Превосходные мысли! Для понимания их генезиса полезно напомнить, что, и по мнению Н. Я. Марра, первыми словами были имена племенных групп. Такое имя есть одновременно и негативное обозначение всего, что «снаружи», т. е. обращено вовне, и самоназвание группы и её членов, т. е. обращено внутрь.
Проанализировав приведённые цитаты, читатель удостоверится, что позиция Абаева и сходится, и не сходится с моей. А именно, расхождение наших взглядов начинается с того, что у Абаева палеолитические группы, прежде совершенно изолированные и рассеянные, с верхнего палеолита начинают «тереться» друг о друга, я же утверждаю, что, напротив, тут начинается разделение аморфного тасующегося единства вида на противопоставляющиеся группы («они и мы»). Исходную психическую природу этой оппозиции я вижу не в самосознании коллектива, а в возникновении первого вала на пути интердикции и суггестии, т. е. вала, только зачинающего складывание чего-то, находящегося «внутри» него. Далее валы такого рода перекрещиваются, накладываются один на другой, и поэтому «модификации и перипетии» выражаются не только в дифференциации лексики, но в появлении синтагмической и линейной речи, а вместе с тем во всё большем вовлечении двигательно-предметного, вещного и событийного материала в социальную функцию второй сигнальной системы.

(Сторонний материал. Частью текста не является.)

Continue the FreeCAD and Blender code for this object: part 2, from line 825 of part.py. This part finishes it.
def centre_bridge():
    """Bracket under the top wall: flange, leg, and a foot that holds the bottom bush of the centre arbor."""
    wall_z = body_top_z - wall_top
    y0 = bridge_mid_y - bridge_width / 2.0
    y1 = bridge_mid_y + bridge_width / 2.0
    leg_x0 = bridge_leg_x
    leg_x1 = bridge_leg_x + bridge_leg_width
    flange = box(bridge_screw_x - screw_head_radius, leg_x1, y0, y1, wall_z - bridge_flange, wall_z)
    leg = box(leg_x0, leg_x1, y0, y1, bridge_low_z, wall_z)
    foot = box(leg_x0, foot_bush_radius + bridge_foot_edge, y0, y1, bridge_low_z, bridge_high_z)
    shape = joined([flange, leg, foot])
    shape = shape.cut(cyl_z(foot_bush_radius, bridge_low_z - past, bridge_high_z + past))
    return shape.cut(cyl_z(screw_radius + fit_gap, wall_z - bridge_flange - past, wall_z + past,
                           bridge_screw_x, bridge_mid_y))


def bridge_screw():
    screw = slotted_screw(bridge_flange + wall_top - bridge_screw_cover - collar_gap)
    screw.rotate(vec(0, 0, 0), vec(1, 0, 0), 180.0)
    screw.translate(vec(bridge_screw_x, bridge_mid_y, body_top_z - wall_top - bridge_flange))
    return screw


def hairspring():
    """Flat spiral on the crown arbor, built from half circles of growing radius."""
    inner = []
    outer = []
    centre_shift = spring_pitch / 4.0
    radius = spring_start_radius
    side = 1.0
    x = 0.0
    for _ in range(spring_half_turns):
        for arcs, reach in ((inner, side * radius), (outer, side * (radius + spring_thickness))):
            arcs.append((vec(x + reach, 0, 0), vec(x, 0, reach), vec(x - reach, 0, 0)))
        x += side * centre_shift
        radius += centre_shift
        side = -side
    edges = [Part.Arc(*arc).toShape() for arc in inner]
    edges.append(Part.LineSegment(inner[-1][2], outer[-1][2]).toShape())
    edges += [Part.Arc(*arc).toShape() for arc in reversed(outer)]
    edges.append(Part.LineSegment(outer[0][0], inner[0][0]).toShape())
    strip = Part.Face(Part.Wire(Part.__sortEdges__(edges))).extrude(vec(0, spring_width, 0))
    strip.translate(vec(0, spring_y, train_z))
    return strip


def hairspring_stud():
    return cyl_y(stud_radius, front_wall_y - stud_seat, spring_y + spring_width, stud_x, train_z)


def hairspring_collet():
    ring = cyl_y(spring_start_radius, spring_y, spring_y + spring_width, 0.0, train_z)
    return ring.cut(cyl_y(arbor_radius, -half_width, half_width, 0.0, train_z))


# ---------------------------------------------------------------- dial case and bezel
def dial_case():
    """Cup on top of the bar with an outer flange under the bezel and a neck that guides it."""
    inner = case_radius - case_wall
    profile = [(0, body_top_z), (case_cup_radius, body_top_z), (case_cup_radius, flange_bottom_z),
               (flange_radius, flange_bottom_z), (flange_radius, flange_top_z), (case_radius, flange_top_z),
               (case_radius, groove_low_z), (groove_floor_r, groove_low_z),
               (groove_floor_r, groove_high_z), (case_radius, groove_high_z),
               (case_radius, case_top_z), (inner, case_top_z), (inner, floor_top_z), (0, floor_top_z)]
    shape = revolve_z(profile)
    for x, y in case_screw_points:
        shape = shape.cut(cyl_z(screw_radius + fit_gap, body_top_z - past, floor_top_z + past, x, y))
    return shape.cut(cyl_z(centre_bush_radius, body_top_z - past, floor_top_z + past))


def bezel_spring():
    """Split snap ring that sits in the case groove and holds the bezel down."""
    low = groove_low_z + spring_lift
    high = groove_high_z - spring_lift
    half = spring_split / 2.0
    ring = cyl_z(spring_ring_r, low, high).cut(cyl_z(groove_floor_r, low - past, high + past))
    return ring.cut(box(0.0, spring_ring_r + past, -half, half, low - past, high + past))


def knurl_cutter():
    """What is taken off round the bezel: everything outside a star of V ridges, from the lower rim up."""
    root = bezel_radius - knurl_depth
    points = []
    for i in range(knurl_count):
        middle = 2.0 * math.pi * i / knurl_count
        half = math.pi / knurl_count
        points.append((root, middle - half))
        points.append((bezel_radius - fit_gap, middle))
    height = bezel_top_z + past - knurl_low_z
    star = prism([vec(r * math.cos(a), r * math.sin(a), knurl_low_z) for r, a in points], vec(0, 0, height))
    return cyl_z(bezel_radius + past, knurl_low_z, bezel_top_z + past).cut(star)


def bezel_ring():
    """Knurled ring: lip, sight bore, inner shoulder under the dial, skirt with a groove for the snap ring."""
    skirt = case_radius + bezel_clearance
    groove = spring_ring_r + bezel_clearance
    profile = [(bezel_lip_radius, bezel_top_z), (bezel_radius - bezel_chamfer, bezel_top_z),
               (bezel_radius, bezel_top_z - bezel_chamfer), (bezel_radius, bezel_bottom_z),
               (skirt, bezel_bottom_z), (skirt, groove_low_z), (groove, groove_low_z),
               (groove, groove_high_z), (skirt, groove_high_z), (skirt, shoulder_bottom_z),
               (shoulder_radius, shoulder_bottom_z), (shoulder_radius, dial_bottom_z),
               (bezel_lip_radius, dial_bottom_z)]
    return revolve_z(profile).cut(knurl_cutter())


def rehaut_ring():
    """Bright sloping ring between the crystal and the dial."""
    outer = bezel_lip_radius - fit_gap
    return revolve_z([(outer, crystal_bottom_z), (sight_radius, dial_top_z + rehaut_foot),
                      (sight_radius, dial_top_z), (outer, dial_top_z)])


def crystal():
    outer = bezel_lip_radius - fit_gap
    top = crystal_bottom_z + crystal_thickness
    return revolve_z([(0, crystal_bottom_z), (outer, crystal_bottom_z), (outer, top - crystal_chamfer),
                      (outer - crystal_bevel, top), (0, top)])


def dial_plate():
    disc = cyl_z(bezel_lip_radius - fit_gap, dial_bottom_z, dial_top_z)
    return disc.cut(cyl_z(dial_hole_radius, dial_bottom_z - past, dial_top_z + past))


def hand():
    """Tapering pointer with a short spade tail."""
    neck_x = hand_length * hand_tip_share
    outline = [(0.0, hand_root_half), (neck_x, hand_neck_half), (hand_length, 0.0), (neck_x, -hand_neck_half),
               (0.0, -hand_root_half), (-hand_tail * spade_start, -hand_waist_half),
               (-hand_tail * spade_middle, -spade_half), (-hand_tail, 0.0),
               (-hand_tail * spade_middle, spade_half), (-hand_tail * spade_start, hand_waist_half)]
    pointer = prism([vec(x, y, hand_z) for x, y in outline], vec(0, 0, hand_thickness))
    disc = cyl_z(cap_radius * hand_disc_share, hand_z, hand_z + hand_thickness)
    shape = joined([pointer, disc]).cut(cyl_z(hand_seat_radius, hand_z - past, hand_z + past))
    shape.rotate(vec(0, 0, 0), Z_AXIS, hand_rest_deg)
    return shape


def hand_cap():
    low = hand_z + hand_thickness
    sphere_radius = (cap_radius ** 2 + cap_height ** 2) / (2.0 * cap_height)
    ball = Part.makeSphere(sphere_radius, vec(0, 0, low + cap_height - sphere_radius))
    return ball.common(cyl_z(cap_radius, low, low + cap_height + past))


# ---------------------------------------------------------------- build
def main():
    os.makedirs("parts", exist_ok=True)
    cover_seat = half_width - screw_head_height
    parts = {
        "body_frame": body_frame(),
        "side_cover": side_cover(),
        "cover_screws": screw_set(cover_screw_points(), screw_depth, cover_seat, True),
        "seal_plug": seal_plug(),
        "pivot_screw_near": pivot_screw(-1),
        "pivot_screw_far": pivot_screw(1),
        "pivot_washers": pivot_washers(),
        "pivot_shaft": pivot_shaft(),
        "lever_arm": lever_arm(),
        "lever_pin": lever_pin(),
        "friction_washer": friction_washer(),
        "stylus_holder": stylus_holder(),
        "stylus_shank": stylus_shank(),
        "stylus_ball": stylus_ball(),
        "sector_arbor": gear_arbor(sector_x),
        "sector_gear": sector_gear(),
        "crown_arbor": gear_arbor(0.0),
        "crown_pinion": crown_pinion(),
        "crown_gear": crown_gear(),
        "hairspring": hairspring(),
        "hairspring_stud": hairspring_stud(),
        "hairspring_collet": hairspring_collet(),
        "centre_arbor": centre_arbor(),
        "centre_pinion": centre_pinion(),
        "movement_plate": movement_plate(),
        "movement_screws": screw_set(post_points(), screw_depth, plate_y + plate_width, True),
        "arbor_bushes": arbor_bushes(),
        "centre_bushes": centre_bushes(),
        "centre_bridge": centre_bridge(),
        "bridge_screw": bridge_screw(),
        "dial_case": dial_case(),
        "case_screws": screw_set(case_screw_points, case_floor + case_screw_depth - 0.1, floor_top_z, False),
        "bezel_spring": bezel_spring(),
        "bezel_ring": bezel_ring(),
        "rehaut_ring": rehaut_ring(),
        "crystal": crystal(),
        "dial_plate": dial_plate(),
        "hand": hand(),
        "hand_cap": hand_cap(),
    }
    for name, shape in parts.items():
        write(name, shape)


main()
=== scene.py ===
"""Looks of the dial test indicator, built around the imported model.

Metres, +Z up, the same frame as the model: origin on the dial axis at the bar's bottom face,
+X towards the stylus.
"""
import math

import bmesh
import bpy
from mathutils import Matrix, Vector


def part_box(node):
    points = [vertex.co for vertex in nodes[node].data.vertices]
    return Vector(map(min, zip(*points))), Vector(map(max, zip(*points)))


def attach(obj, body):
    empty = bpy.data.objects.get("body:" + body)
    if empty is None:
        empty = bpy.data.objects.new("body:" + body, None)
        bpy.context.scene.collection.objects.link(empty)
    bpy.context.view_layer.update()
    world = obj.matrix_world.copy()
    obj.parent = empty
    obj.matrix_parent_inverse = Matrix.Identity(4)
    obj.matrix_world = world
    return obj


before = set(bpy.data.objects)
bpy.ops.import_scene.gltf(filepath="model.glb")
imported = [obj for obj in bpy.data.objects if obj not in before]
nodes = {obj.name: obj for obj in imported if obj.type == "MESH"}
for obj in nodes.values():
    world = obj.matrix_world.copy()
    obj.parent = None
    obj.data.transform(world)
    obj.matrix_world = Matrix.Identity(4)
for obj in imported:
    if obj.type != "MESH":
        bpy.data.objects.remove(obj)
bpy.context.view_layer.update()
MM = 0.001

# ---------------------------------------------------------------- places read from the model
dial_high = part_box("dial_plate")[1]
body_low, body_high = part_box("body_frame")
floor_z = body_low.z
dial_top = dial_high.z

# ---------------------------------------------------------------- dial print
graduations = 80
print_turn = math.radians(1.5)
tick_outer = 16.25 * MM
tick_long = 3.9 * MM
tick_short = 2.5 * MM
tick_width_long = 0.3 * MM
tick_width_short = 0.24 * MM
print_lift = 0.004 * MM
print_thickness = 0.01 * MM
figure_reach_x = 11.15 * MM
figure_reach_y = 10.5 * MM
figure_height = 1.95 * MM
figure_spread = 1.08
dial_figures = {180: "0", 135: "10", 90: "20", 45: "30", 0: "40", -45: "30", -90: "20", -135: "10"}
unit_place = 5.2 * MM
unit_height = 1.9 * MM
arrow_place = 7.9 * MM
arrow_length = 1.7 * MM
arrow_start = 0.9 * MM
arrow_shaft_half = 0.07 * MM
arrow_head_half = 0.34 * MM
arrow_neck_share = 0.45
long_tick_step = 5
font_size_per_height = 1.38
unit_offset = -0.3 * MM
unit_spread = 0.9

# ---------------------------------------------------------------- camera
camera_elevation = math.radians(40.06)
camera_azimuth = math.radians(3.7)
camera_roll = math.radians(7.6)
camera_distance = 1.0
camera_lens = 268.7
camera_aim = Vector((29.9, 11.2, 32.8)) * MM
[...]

Позже приходит час, лежащий за пределами этой книги, когда вторжение вещей завершается их победой: они перестают быть знаками слов, слова становятся их знаками. Применительно к схеме, принятой Абаевым, можно сказать, что, по мере того как древние слова всё менее и менее обращены наружу в качестве «социоразделительных средств», а ориентированы на внутреннюю жизнь становящегося коллектива (группы, общины, племени), в обратной пропорции всё более и более эмансипируются вещи. Из слуг они становятся господами: вторая сигнальная система сигнализирует им и о них. Начинается история познания.
Резюмируем ещё раз суть изложенного в предшествующих разделах настоящей главы. Сначала сигналы второй сигнальной системы были всего-навсего антагонистами первой сигнальной системы в том смысле, что служили инверсией тормозной доминанты: они были только неким «наоборот» нормальной реакции и ничем больше. После «вторжения вещей» они обретают смысл, т. е. семантическую или номинативную функцию, теперь они противоположны, или антагонистичны первой сигнальной системе тем, что сигнализируют нечто отсутствующее в первой сигнальной системе. Это могут быть такие комбинации смыслов, которые либо вообще невозможны и нереализуемы в мире вещей; либо требуют преобразования вещей для приведения последних в соответствие с собой; либо, допустим, и несут вполне реальную, т. е. отвечающую вещам, первосигнальную информацию, однако принадлежащую-то вовсе не данному организму, а другому. Но и на этой ступени, т. е. после «вторжения вещей», суть всё-таки ещё остается в том, что эти сигналы не соответствуют первосигнальным стимулам и реакциям и, следовательно, подавляют их в данном организме, в чём и состоит природа суггестии. Следовательно, мы ещё не вышли за рамки последней.